As I read through this story, I kept wondering how it was in The New Yorker. It just doesn’t seem like a New Yorker story. It seemed like a 30′s screwball comedy – no, it doesn’t, well, yes, it does, except the only reason I say that is because there’s a snippet of conversation in the book about 30′s screwball comedies and how they didn’t have to say F-this and F-that every other minute and here’s this 30′s screwball comedy about an old man, a Russian prostitute, and Viagra, which is also a bit incongruous with a 30′s screwball comedy.
I had a lot of problems with the way this was written. Well, no, I didn’t have problems with it – I found it easy to read and enjoyable – but I don’t understand how this is a “best” story. It was rather routine, actually – of course his buddy gets him a hooker for his birthday, of course he takes the pill, of course he’s happy about it, so while it was a fun romp to read, it was fun because it was quite predictable once the 30′s screwball comedy vibe was set (which took a while). This is the second story I’ve read in this volume where it seemed like it was two stories, one that was exposition and set-up, and then the actual story. Maybe I’ve been reading too much flash. Or maybe this whole get into the story immediately and grab the reader from the first line is only required from neophytes, and the Joshual Ferrises of this world can do whatever they want.
There’s only a page of true exposition before we get to the birthday, which is when the action starts. The kids call. Then he calls for a pizza. Then the hooker shows up, which is when things start to happen. So it wasn’t really that long, it just seemed long, but I think maybe that was the point, the interminable calls from the kids and the grandchild showcasing his life, that this is what he’d been waiting all day for, and he harps on his health knowing the kid doesn’t want to hear it and no one really listens to him anyway.
I don’t know, this is where I start to worry about my “taste level” to use the infamous phrase from Project Runway. I thought this was a fair story. Not a New Yorker story. Not a BASS story. There was nothing surprising in it. It was mildly entertaining at best. What the hell is wrong with me? Let me revise: I wouldn’t say there was nothing surprising in it – I was surprised he took a casual attitute towards whether the hooker accepted his offer of financial help or not, that he was content once he made the offer, and he let go of her hand to wave at Mrs. Z – so he wasn’t a complete fool. And the ending was kind of nice, except it’s that wrap-it-all-up-upbeat kind of ending that’s not common in well-ranked stories these days.
I’ve read elsewhere the ending is almost identical to another end-with-a-baseball-memory story, I forget which, and it’s possibly an homage to the other author (I have to make note of it and read it). Maybe I’m just not well-read enough to appreciate this.

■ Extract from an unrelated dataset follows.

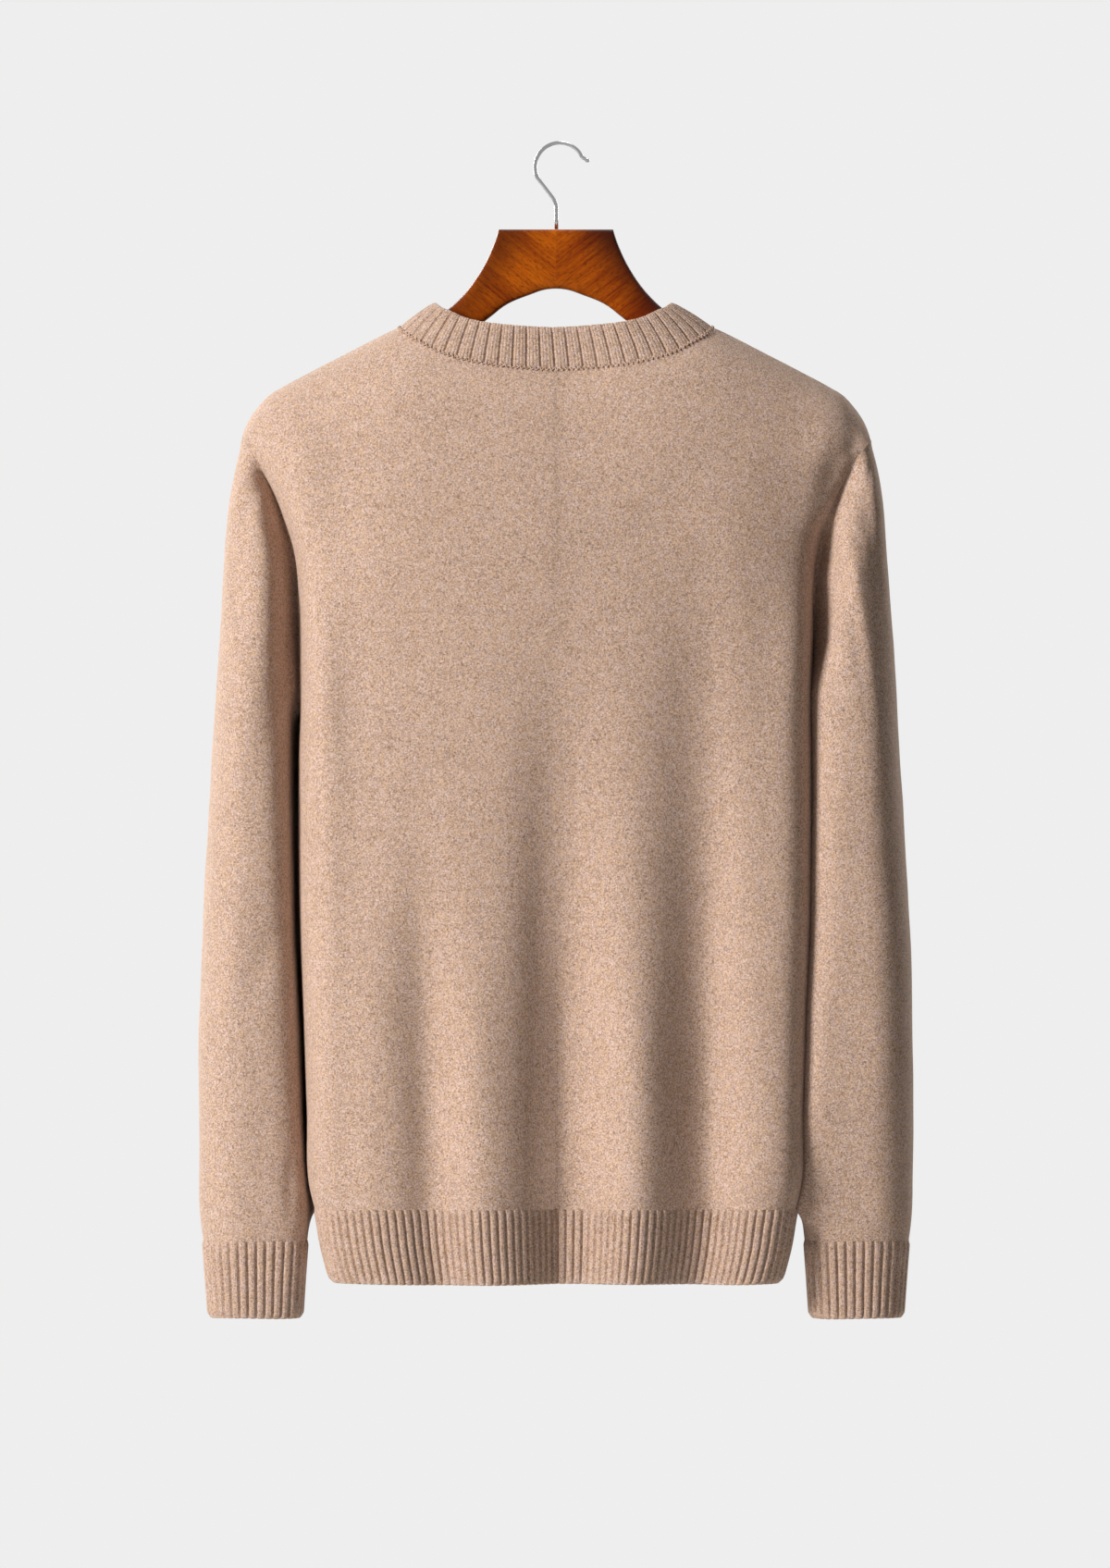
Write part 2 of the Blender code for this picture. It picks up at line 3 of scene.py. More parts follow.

The POV is something I can learn from, I think. Starts off very general, clearly an omnisicent 3rd narrator, lots of psychic distance, a wide shot as it were. Then it moves in to details and becomes 3rd person Arty. And just when the hooker scene is getting interesting, it shifts to Mrs. Zegerman and her snoopvision. After his somewhat miraculous recovery from his fall and heart whatever, they really share the POV, the most poignant paragraph for me being, not Arty’s decision to take the blue pill, but Mrs. Zegerman giving up her fantasy of being a hero and tending to him for a year as he slowly recovers, probably with hopes of becoming Mrs. Arty, all blown apart when he leaps from the car without his cane. Then he sees her later in the car, crying, which felt false to me, how could he see that far? The end goes back to a wide shot, clear narrator info about the hairline fracture in the baseball game. This makes very clear the difference between character, narrator, and author – the author isn’t really there at all, the narrator is clearly distinguished from the characters of Arty and Mrs. Zegerman. But… while I liked it, I didn’t see greatness in it. I saw Eclectica rather than The New Yorker (which is not a swipe at Eclectica, they’ve pubished some really good stories, but they aren’t The New Yorker). Which gets back to my dubious taste level. Ay.